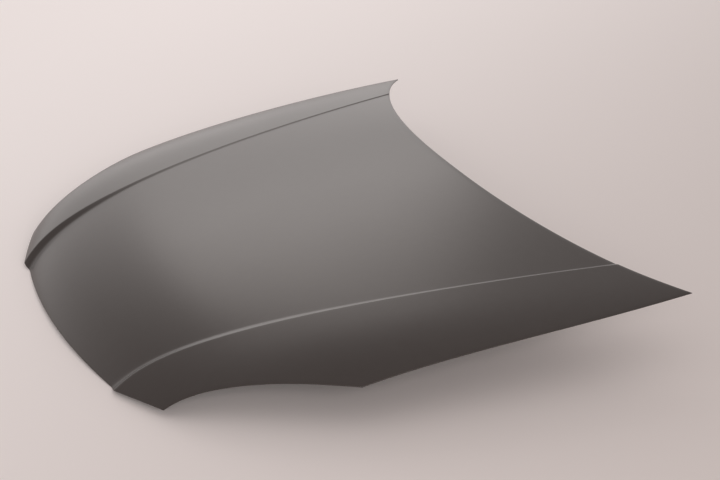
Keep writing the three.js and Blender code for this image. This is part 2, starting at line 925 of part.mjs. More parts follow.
// A mastic dab on each land, as tall as the space up to the skin. The room is measured at nine
// places on the dab, up to the skin and down to the land.
bonnet.updateMatrixWorld(true);
lands.forEach(({ corners }, k) => {
  const [edgeA, edgeB, landA, landB] = corners;
  const middle = edgeA.clone().add(edgeB).add(landA).add(landB).divideScalar(4);
  const along = edgeB.clone().sub(edgeA).normalize();
  const across = edgeA.clone().add(edgeB).sub(landA).sub(landB);
  const normal = new THREE.Vector3().crossVectors(along, across).normalize();
  if (normal.z < 0) normal.negate();
  across.crossVectors(normal, along);
  const distance = (from, direction, target) =>
    new THREE.Raycaster(from, direction).intersectObject(target)[0].distance;
  const up = [];
  const down = [];
  for (const end of [-1, 0, 1])
    for (const side of [-1, 0, 1]) {
      const from = middle
        .clone()
        .addScaledVector(along, (end * dabLength) / 2)
        .addScaledVector(across, (side * dabWidth) / 2)
        .addScaledVector(normal, dabProbe);
      up.push(distance(from, normal, outerSkin) + dabProbe);
      down.push(dabProbe - distance(from, normal.clone().negate(), innerFrame));
    }
  const foot = Math.max(...down) + gap;
  const height = Math.min(...up) - gap - foot;
  const dab = roundedPlate(dabLength, dabWidth, dabWidth / 2, [], height);
  const seat = new THREE.Group();
  seat.applyMatrix4(new THREE.Matrix4().makeBasis(along, across, normal).setPosition(middle));
  bonnet.add(seat);
  addPiece(seat, `mastic_dab_${String(k + 1).padStart(2, "0")}`, dab, mastic, foot);
});

// The origin is under the middle of the bonnet, level with its lowest point.
const box = new THREE.Box3().setFromObject(bonnet, true);
const part = new THREE.Group();
part.add(bonnet);
bonnet.position.set(-(box.min.x + box.max.x) / 2, 0, -box.min.z);

export default part;
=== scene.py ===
"""Dresses a pressed steel car bonnet in its grey primer, on a pale studio floor.

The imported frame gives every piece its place. The skin, the inner frame, the plates and the
fasteners are made again here as fine meshes from the same driving sizes as their solids, and the
mastic is laid in dabs between the two sheets. The dent brace keeps its solid. Everything is in
metres: X runs back towards the windscreen, Y to the car's right, Z up.
"""

import json
import logging
import math
from dataclasses import dataclass
from enum import Enum

import bmesh
import bpy
import numpy as np
from mathutils import Matrix, Vector
from mathutils.geometry import delaunay_2d_cdt


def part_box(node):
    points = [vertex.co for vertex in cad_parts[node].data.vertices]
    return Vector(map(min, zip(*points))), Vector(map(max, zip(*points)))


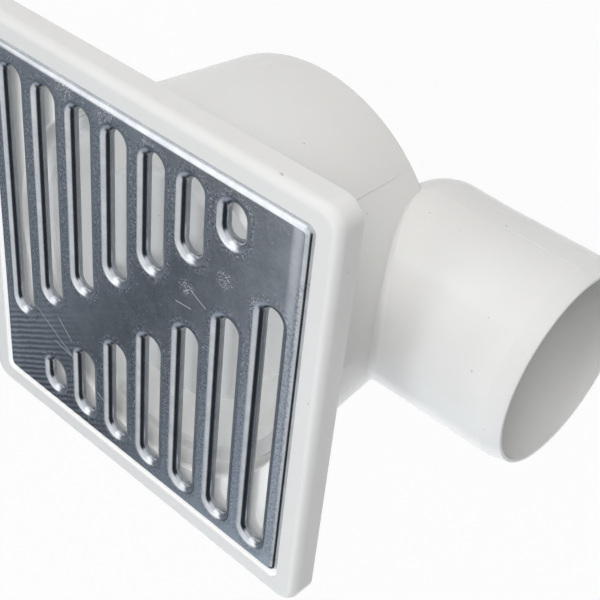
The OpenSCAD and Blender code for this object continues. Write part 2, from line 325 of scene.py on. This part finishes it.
def slot_distance(tree, x, y):
    """Distance in millimetres from the middle line of the nearest slot that starts at the +Y edge."""
    pitches = add_math(tree, "DIVIDE", x, SLOT_PITCH)
    column = add_math(tree, "FLOOR", add_math(tree, "ADD", pitches, LAST_COLUMN / 2 + 0.5))
    middle = add_math(tree, "MULTIPLY", add_math(tree, "SUBTRACT", column, LAST_COLUMN / 2), SLOT_PITCH)
    across = add_math(tree, "SUBTRACT", x, middle)
    top = SLOT_REACH - SLOT_LIP_R
    longest = SHORTEST_SLOT + SLOT_GROWTH * (LAST_COLUMN - 1)
    low = add_math(tree, "MULTIPLY_ADD", column, SLOT_GROWTH, SLOT_REACH - longest + SLOT_LIP_R)
    below = add_math(tree, "MAXIMUM", add_math(tree, "SUBTRACT", low, y), 0.0)
    above = add_math(tree, "MAXIMUM", add_math(tree, "SUBTRACT", y, top), 0.0)
    beyond = add_math(tree, "MAXIMUM", below, above)
    across_squared = add_math(tree, "MULTIPLY", across, across)
    beyond_squared = add_math(tree, "MULTIPLY", beyond, beyond)
    reach = add_math(tree, "SQRT", add_math(tree, "ADD", across_squared, beyond_squared))
    # A column too short for a slot is put far away
    missing = add_math(tree, "MAXIMUM", add_math(tree, "SUBTRACT", low, top), 0.0)
    return add_math(tree, "ADD", reach, add_math(tree, "MULTIPLY", missing, 10.0))


def add_scratch(tree, place, start, end):
    """Strong along a thin line between two points, and nothing elsewhere."""
    start, end = Vector(start), Vector(end)
    along = (end - start).normalized()
    across = along.cross(Vector((0, 0, 1)))
    sideways = add_math(tree, "SUBTRACT", add_dot(tree, place, across), start.dot(across))
    offset = add_math(tree, "ABSOLUTE", sideways)
    travel = add_math(tree, "SUBTRACT", add_dot(tree, place, along), start.dot(along))
    beyond = add_math(tree, "SUBTRACT", travel, (end - start).length)
    before = add_math(tree, "MULTIPLY", travel, -1.0)
    off_end = add_math(tree, "MAXIMUM", add_math(tree, "MAXIMUM", beyond, before), 0.0)
    return add_range(tree, add_math(tree, "ADD", offset, off_end), SCRATCH_CORE, SCRATCH_EDGE, 0.7, 0.0)


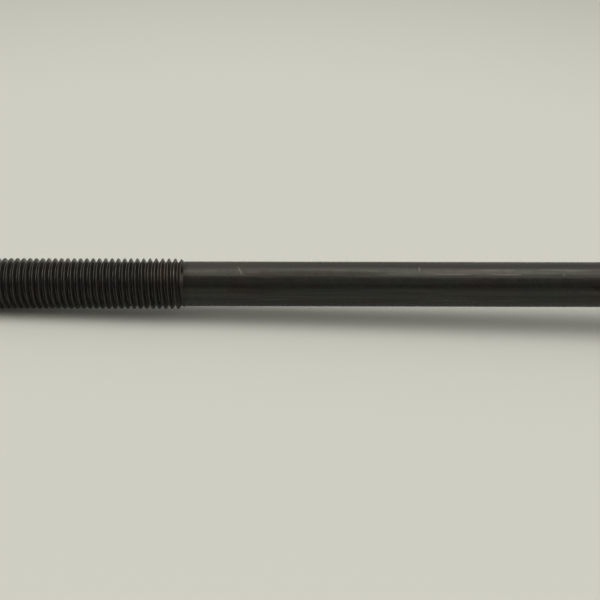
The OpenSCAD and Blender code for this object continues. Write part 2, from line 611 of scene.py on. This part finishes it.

■ **Exercise objective**:
Start with the line that contains "its lowest point." and end with the line that contains "pale studio floor."; give those lines again exactly, and no others.

■ **Result**:
// The origin is under the middle of the bonnet, level with its lowest point.
const box = new THREE.Box3().setFromObject(bonnet, true);
const part = new THREE.Group();
part.add(bonnet);
bonnet.position.set(-(box.min.x + box.max.x) / 2, 0, -box.min.z);

export default part;
=== scene.py ===
"""Dresses a pressed steel car bonnet in its grey primer, on a pale studio floor.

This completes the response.